=== SUPPLIED DATA ===

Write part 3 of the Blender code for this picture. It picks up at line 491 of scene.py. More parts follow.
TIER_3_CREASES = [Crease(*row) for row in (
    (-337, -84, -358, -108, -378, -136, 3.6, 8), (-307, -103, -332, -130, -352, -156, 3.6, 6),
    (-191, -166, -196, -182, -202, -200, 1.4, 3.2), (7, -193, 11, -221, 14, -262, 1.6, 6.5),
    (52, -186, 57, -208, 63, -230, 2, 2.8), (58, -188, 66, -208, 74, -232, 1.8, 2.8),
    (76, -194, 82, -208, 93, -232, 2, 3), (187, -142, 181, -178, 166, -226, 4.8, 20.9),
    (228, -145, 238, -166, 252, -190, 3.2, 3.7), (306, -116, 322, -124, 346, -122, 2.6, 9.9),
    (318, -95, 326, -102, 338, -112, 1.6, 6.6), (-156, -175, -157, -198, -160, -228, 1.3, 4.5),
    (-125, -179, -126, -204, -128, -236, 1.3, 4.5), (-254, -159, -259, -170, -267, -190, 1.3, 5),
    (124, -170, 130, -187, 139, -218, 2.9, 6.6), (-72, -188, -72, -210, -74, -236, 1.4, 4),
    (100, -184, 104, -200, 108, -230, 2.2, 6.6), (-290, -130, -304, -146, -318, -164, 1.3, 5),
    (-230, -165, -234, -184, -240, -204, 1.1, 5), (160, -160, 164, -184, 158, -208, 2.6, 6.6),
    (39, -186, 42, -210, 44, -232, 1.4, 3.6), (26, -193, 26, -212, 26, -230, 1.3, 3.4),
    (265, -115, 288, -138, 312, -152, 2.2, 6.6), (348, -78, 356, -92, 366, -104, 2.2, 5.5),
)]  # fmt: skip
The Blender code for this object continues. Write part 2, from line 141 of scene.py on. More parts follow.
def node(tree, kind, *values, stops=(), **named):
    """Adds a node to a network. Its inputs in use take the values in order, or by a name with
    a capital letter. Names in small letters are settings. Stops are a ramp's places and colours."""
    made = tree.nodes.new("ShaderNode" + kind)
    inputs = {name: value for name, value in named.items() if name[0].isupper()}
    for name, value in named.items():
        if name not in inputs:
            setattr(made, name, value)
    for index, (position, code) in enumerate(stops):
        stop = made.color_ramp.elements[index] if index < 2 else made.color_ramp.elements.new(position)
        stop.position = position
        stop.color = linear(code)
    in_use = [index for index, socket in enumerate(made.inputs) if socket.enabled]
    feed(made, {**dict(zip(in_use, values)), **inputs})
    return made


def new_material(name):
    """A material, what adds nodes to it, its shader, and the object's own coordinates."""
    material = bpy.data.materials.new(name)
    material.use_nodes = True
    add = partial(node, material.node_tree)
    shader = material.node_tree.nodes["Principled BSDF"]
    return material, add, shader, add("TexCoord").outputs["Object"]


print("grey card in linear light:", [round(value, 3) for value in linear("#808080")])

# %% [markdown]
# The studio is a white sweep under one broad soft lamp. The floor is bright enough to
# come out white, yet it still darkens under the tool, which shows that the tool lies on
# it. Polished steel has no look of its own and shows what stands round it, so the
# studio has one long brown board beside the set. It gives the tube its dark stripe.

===

SHORT TASK.
Your answer should be only the number of lines that hold the word "follow".

SOLUTION TO THIS TASK.
2